◆ Task directions:
Print every line of the listing exactly, please.

◆ Data section:
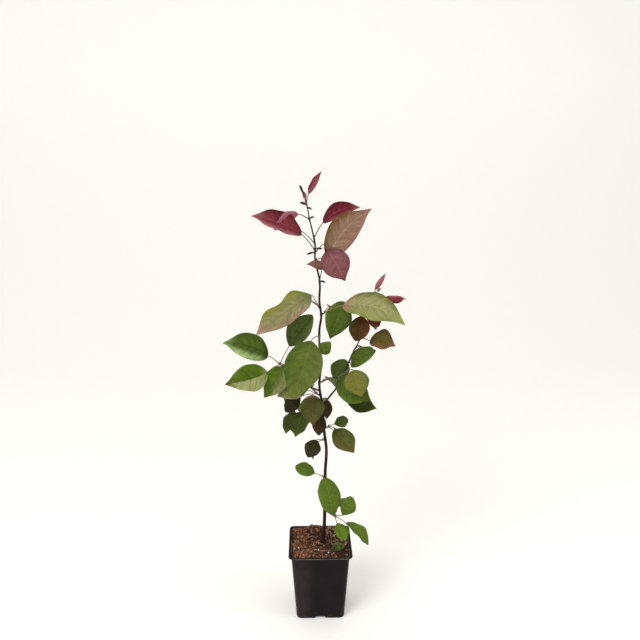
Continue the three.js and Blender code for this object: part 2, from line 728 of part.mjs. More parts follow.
// The compost: fills the pot to just below the rim and mounds up to a flat crown round the stem
function compostGeometry() {
  const rings = potInside(GAP, POT_FLOOR + GAP, COMPOST_EDGE);
  const width = POT_COLLAR_WIDTH - 2 * (POT_WALL + GAP);
  const crown = 2 * COMPOST_FLAT;
  for (const t of [0.25, 0.6, 1]) {
    const size = THREE.MathUtils.lerp(width, crown, t);
    const height = THREE.MathUtils.lerp(COMPOST_EDGE, COMPOST_CROWN, Math.sin((t * Math.PI) / 2));
    rings.push(squareRing(size, THREE.MathUtils.lerp(POT_CORNER, COMPOST_FLAT * 0.9, t), height));
  }
  return loft(rings);
}

// A named mesh with its own finish
function piece(name, geometry, colour, roughness) {
  const material = new THREE.MeshStandardMaterial({ color: colour, roughness, metalness: 0 });
  const mesh = new THREE.Mesh(geometry, material);
  mesh.name = name;
  return mesh;
}

const group = new THREE.Group();
group.add(piece("pot", geometryOf(potSolid()), 0x232021, 0.45));
group.add(piece("compost", geometryOf(solid(compostGeometry())), 0x6b432c, 0.95));
for (const name of Object.keys(LIMBS)) {
  const body = name === "trunk" ? limbSolid(name) : limbSolid(name).subtract(limbSolid("trunk", GAP));
  group.add(piece(name, geometryOf(body), LIMBS[name].colour, 0.55));
}
for (const entry of growMasses()) {
  group.add(piece(entry.name, geometryOf(massSolid(entry)), entry.mass.colour, 0.5));
}

export default group;
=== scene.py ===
"""A young crabapple whip in a black square nursery pot, finished round its solid parts."""

import math
from typing import NamedTuple

import bmesh
import bpy
import numpy as np
from bpy.props import FloatProperty, FloatVectorProperty, IntProperty, PointerProperty
from mathutils import Matrix, Vector


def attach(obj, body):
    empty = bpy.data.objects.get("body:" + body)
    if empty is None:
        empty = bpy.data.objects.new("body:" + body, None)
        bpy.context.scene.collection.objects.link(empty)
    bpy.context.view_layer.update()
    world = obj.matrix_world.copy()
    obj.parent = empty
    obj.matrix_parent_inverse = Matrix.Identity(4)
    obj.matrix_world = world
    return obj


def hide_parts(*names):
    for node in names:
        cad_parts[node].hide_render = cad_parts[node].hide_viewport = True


bl_info = {
    "name": "Potted crabapple",
    "version": (1, 0, 0),
    "blender": (4, 5, 0),
    "location": "3D view > Sidebar > Crabapple",
    "description": "Builds a young crabapple whip in a square nursery pot",
    "category": "Add Mesh",
}

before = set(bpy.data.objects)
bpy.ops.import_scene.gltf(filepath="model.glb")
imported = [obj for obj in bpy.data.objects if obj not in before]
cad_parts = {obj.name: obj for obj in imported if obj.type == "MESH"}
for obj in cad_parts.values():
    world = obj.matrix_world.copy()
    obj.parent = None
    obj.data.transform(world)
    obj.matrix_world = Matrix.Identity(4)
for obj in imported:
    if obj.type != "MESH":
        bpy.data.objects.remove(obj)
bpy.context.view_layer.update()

MM = 0.001
BODY = "root"

# Stem and limbs, in millimetres: points and radii from foot to tip
STEM_FOOT = 122.3
STEM_FLARE = 4.6
FLARE_HEIGHT = 16
GAP = 0.3
LIMBS = {
    "trunk": {
        "path": [
            [6, 0, STEM_FOOT], [8, 1, 166], [9, 2, 254], [11, 2, 299], [7, 1, 335], [4, 0, 379], [-1, 0, 414],
            [1, 0, 450], [-1, 0, 489], [-1, 0, 512], [2, 0, 535], [-1, 0, 561], [0, 0, 584],
        ],
        "radii": [3.2, 2.9, 2.5, 2.1, 1.9, 1.75],
    },
    "right_bough": {
        "path": [[4, 0, 379], [17, -1, 397], [26, -2, 409], [35, -3, 428], [43, -4, 444]],
        "radii": [1.9, 1.6, 1.4, 1.3],
    },
    "left_bough": {
        "path": [[-1, 0, 406], [-16, -1, 413], [-34, -4, 427], [-63, -8, 452]],
        "radii": [1.5, 1.3, 1.1, 1.0],
    },
    "foot_bough": {
        "path": [[8.5, 1.5, 211], [13, -3, 203], [19, -6, 191], [26, -9, 179]],
        "radii": [1.5, 1.3, 1.2, 1.1],
    },
}
LEADER = [
    [0, 0, 583.5], [-1, 0, 597], [-8, 0, 630], [-8, 0, 653], [-12, 0, 674], [-17, 0, 695], [-20, 0, 712], [-24, 0, 728],
]
STUB = {"path": [[8.6, 0, 228], [4, -2.5, 229], [-1.5, -4, 227], [-4.5, -4.5, 223.5]], "radii": [1.3, 1.6, 1.9, 0.7]}
SIDE_SHOOT = [[42.8, -4, 443.8], [55, -5, 475], [64, -5, 492], [75, -4, 525], [80, -3, 534], [90, 0, 572]]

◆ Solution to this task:
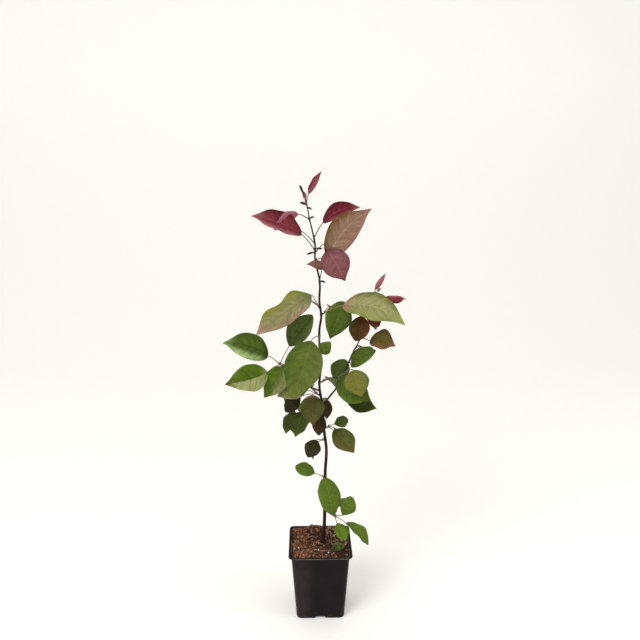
Continue the three.js and Blender code for this object: part 2, from line 728 of part.mjs. More parts follow.
// The compost: fills the pot to just below the rim and mounds up to a flat crown round the stem
function compostGeometry() {
  const rings = potInside(GAP, POT_FLOOR + GAP, COMPOST_EDGE);
  const width = POT_COLLAR_WIDTH - 2 * (POT_WALL + GAP);
  const crown = 2 * COMPOST_FLAT;
  for (const t of [0.25, 0.6, 1]) {
    const size = THREE.MathUtils.lerp(width, crown, t);
    const height = THREE.MathUtils.lerp(COMPOST_EDGE, COMPOST_CROWN, Math.sin((t * Math.PI) / 2));
    rings.push(squareRing(size, THREE.MathUtils.lerp(POT_CORNER, COMPOST_FLAT * 0.9, t), height));
  }
  return loft(rings);
}

// A named mesh with its own finish
function piece(name, geometry, colour, roughness) {
  const material = new THREE.MeshStandardMaterial({ color: colour, roughness, metalness: 0 });
  const mesh = new THREE.Mesh(geometry, material);
  mesh.name = name;
  return mesh;
}

const group = new THREE.Group();
group.add(piece("pot", geometryOf(potSolid()), 0x232021, 0.45));
group.add(piece("compost", geometryOf(solid(compostGeometry())), 0x6b432c, 0.95));
for (const name of Object.keys(LIMBS)) {
  const body = name === "trunk" ? limbSolid(name) : limbSolid(name).subtract(limbSolid("trunk", GAP));
  group.add(piece(name, geometryOf(body), LIMBS[name].colour, 0.55));
}
for (const entry of growMasses()) {
  group.add(piece(entry.name, geometryOf(massSolid(entry)), entry.mass.colour, 0.5));
}

export default group;
=== scene.py ===
"""A young crabapple whip in a black square nursery pot, finished round its solid parts."""

import math
from typing import NamedTuple

import bmesh
import bpy
import numpy as np
from bpy.props import FloatProperty, FloatVectorProperty, IntProperty, PointerProperty
from mathutils import Matrix, Vector


def attach(obj, body):
    empty = bpy.data.objects.get("body:" + body)
    if empty is None:
        empty = bpy.data.objects.new("body:" + body, None)
        bpy.context.scene.collection.objects.link(empty)
    bpy.context.view_layer.update()
    world = obj.matrix_world.copy()
    obj.parent = empty
    obj.matrix_parent_inverse = Matrix.Identity(4)
    obj.matrix_world = world
    return obj


def hide_parts(*names):
    for node in names:
        cad_parts[node].hide_render = cad_parts[node].hide_viewport = True


bl_info = {
    "name": "Potted crabapple",
    "version": (1, 0, 0),
    "blender": (4, 5, 0),
    "location": "3D view > Sidebar > Crabapple",
    "description": "Builds a young crabapple whip in a square nursery pot",
    "category": "Add Mesh",
}

before = set(bpy.data.objects)
bpy.ops.import_scene.gltf(filepath="model.glb")
imported = [obj for obj in bpy.data.objects if obj not in before]
cad_parts = {obj.name: obj for obj in imported if obj.type == "MESH"}
for obj in cad_parts.values():
    world = obj.matrix_world.copy()
    obj.parent = None
    obj.data.transform(world)
    obj.matrix_world = Matrix.Identity(4)
for obj in imported:
    if obj.type != "MESH":
        bpy.data.objects.remove(obj)
bpy.context.view_layer.update()

MM = 0.001
BODY = "root"

# Stem and limbs, in millimetres: points and radii from foot to tip
STEM_FOOT = 122.3
STEM_FLARE = 4.6
FLARE_HEIGHT = 16
GAP = 0.3
LIMBS = {
    "trunk": {
        "path": [
            [6, 0, STEM_FOOT], [8, 1, 166], [9, 2, 254], [11, 2, 299], [7, 1, 335], [4, 0, 379], [-1, 0, 414],
            [1, 0, 450], [-1, 0, 489], [-1, 0, 512], [2, 0, 535], [-1, 0, 561], [0, 0, 584],
        ],
        "radii": [3.2, 2.9, 2.5, 2.1, 1.9, 1.75],
    },
    "right_bough": {
        "path": [[4, 0, 379], [17, -1, 397], [26, -2, 409], [35, -3, 428], [43, -4, 444]],
        "radii": [1.9, 1.6, 1.4, 1.3],
    },
    "left_bough": {
        "path": [[-1, 0, 406], [-16, -1, 413], [-34, -4, 427], [-63, -8, 452]],
        "radii": [1.5, 1.3, 1.1, 1.0],
    },
    "foot_bough": {
        "path": [[8.5, 1.5, 211], [13, -3, 203], [19, -6, 191], [26, -9, 179]],
        "radii": [1.5, 1.3, 1.2, 1.1],
    },
}
LEADER = [
    [0, 0, 583.5], [-1, 0, 597], [-8, 0, 630], [-8, 0, 653], [-12, 0, 674], [-17, 0, 695], [-20, 0, 712], [-24, 0, 728],
]
STUB = {"path": [[8.6, 0, 228], [4, -2.5, 229], [-1.5, -4, 227], [-4.5, -4.5, 223.5]], "radii": [1.3, 1.6, 1.9, 0.7]}
SIDE_SHOOT = [[42.8, -4, 443.8], [55, -5, 475], [64, -5, 492], [75, -4, 525], [80, -3, 534], [90, 0, 572]]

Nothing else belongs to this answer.